◆ THE PROBLEM
Can you find the lines of the listing that include "with" and copy every one?

::::::::::

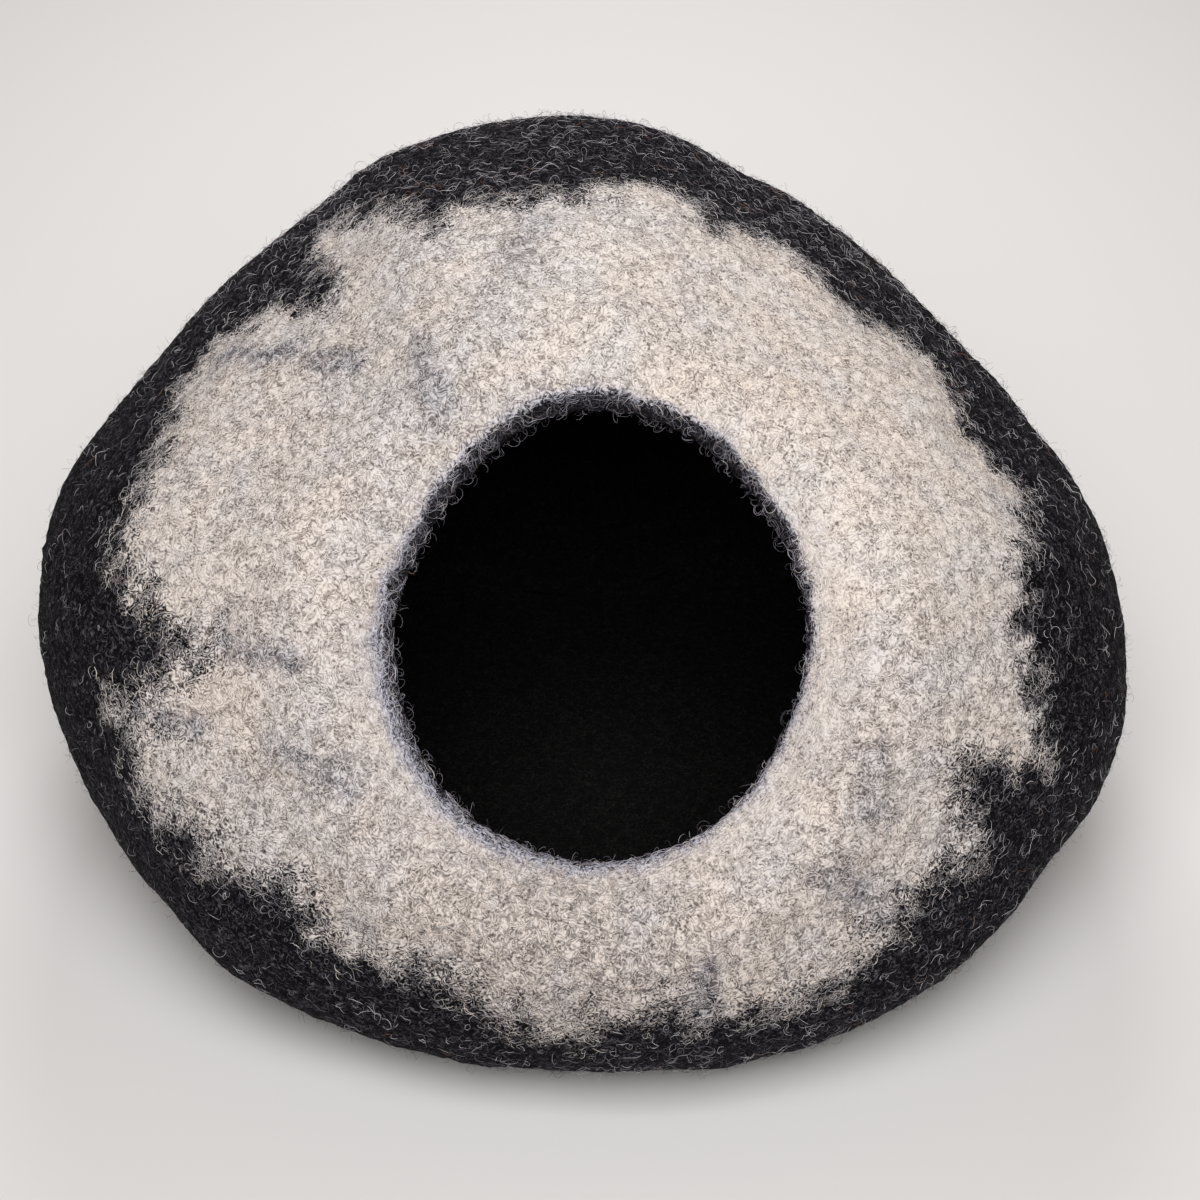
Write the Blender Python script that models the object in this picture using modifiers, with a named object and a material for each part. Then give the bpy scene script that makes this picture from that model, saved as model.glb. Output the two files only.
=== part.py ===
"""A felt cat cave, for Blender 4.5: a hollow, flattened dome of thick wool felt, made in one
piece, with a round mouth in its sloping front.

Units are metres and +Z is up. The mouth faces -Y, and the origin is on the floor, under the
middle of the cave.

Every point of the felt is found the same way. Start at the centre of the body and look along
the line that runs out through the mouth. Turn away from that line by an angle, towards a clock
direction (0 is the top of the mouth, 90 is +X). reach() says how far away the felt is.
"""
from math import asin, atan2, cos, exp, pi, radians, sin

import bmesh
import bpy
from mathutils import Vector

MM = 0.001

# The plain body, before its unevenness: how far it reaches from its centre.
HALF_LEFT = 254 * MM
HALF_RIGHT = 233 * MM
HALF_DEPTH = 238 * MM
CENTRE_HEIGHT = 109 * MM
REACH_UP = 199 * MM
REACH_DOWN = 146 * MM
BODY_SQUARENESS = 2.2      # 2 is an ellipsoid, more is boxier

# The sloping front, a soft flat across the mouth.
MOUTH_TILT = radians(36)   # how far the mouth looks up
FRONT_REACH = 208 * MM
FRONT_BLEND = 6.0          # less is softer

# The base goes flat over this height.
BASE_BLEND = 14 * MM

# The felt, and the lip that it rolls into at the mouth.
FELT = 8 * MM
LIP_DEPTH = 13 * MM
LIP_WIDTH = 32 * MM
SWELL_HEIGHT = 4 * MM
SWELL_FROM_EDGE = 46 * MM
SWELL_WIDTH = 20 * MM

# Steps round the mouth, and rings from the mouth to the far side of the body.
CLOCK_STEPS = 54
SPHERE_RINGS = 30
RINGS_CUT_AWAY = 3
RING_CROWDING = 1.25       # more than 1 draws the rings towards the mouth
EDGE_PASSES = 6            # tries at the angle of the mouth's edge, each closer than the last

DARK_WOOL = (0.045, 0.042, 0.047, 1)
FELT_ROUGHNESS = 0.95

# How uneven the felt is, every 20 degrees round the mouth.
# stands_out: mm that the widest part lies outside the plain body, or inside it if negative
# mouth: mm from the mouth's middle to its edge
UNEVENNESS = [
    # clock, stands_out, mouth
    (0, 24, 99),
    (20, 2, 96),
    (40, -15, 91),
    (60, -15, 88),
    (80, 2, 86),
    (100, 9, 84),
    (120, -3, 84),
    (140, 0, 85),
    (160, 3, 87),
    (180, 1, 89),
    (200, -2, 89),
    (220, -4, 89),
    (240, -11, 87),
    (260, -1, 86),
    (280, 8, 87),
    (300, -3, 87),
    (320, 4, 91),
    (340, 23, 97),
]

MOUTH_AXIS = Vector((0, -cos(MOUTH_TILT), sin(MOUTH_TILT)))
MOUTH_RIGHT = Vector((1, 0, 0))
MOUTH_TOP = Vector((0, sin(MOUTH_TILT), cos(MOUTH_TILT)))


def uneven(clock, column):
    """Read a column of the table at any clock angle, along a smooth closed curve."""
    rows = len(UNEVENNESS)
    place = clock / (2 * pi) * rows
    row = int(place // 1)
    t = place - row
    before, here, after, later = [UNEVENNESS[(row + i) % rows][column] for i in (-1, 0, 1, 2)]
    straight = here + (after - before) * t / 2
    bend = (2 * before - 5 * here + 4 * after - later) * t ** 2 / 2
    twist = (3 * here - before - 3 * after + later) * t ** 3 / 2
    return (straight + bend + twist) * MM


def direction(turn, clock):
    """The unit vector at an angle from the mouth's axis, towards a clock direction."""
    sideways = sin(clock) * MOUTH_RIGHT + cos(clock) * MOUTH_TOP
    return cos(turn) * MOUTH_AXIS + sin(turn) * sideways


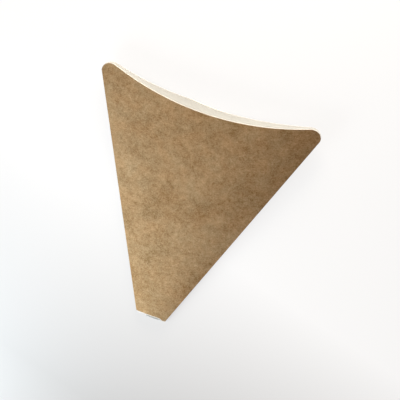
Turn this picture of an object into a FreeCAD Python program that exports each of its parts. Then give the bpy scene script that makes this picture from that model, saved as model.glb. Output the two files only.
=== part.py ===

::::::::::

◆ FULL SOLUTION
Write the Blender Python script that models the object in this picture using modifiers, with a named object and a material for each part. Then give the bpy scene script that makes this picture from that model, saved as model.glb. Output the two files only.
piece, with a round mouth in its sloping front.